The reference-engine rows are context only. The OpenMM row intentionally uses a missing platform and proves fail-soft behavior; the LAMMPS row is a tiny synthetic smoke run and is not an apples-to-apples production target.

  1. Replica-exchange runtime materialization and serial replica execution. Evidence: phase3-physics-fast.json reports two_replica_temperature_exchange at 9.552 ms/eval, the slowest fast row, with history_materialization_count: 8. Reproducer: uv run python -m mlx_atomistic.benchmarks.phase3_physics --evaluations 1 --waters 1 --atoms 4 --replica-steps 1 --json.

  2. GBSA/OBC force evaluation. Evidence: phase3-physics-fast.json reports gbsa_obc_energy_forces at 7.791 ms/eval for only four atoms, while the surface-area term is 0.903 ms/eval. Reproducer: same Phase 3 command above.

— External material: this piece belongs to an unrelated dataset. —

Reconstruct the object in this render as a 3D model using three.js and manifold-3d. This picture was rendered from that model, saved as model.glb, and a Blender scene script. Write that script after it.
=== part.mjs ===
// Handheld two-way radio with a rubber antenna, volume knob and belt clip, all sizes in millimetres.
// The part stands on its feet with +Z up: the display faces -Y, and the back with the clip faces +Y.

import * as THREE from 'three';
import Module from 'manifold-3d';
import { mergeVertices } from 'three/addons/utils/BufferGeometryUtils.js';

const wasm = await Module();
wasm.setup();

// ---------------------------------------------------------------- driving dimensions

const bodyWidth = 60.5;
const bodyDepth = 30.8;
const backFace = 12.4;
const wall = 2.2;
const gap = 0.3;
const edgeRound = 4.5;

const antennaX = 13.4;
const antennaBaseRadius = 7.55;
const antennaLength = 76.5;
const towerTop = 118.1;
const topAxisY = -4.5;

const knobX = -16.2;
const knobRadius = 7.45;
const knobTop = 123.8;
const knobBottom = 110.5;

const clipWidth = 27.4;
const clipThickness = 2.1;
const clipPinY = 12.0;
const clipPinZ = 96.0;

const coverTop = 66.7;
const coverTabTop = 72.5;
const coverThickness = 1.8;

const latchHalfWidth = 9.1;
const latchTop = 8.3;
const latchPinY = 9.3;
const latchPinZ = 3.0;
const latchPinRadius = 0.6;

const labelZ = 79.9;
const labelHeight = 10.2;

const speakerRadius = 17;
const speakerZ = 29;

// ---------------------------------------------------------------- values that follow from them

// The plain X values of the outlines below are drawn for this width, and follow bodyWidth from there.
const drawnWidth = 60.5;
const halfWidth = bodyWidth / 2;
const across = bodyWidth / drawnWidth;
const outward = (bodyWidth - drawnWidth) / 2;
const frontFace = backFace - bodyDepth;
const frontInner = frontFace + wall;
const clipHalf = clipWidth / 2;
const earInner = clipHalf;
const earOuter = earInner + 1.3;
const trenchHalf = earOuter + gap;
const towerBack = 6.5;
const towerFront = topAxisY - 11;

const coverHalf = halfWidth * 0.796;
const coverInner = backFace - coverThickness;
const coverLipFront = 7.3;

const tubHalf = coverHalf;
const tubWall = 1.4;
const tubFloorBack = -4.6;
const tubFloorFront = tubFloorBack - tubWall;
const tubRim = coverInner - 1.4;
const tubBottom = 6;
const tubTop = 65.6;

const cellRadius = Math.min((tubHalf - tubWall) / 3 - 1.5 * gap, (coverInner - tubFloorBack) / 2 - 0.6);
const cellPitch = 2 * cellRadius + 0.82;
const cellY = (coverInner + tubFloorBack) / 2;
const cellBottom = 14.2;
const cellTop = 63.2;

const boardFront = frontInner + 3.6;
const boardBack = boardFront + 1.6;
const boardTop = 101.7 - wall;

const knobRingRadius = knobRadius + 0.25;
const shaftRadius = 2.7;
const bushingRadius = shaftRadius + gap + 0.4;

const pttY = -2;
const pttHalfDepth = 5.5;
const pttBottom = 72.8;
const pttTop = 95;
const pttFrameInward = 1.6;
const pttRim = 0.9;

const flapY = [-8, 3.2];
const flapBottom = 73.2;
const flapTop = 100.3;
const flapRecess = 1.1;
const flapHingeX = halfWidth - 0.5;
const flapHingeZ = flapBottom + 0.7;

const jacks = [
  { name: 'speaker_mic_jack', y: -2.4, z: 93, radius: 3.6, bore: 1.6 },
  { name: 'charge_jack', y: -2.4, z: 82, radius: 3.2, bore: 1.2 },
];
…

  3. TIP4P-Ew virtual-site reconstruction and advanced-water overhead. Evidence: phase3-physics-fast.json reports TIP4P-Ew reconstruction at 5.526 ms/eval; mm-force-terms-fast.json reports synchronized tip4p-ew-reconstruct at 1.158 ms/eval and force redistribution at 0.866 ms/eval. Reproducer: uv run python -m mlx_atomistic.benchmarks.mm_force_terms --evaluations 1 --particles 16 --json.

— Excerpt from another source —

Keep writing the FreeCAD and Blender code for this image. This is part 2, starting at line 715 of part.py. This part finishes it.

  4. Neighbor-list build and pair-compaction overhead. Evidence: md-acceleration-fast.json reports mlx_pairs neighbor_build_ms_per_eval: 2.423, larger than its force eval row (0.864 ms/eval) and the dense/tiled diagnostic rows at this small size. Reproducer: uv run python -m mlx_atomistic.benchmarks.md_acceleration --sizes 16 --evaluations 1 --json.

  5. Full-loop MD synchronization/cadence path. Evidence: md-performance-fast.json reports 53.073 steps/s for a one-step smoke with force_eval_ms_per_step: 0.221; this row should be rerun at opt-in sizes before any custom-kernel work. Reproducer: uv run python -m mlx_atomistic.benchmarks.md_performance --sizes 32 --steps 1 --sample-interval 1 --diagnostic-interval 1 --evaluation-interval 1 --json.

The next optimization spec should target replica-exchange and GBSA/OBC Phase 3 overhead first, then neighbor-list build/compaction. Custom Metal kernel work remains deferred until opt-in larger-system runs reproduce these rankings beyond fast synthetic probes.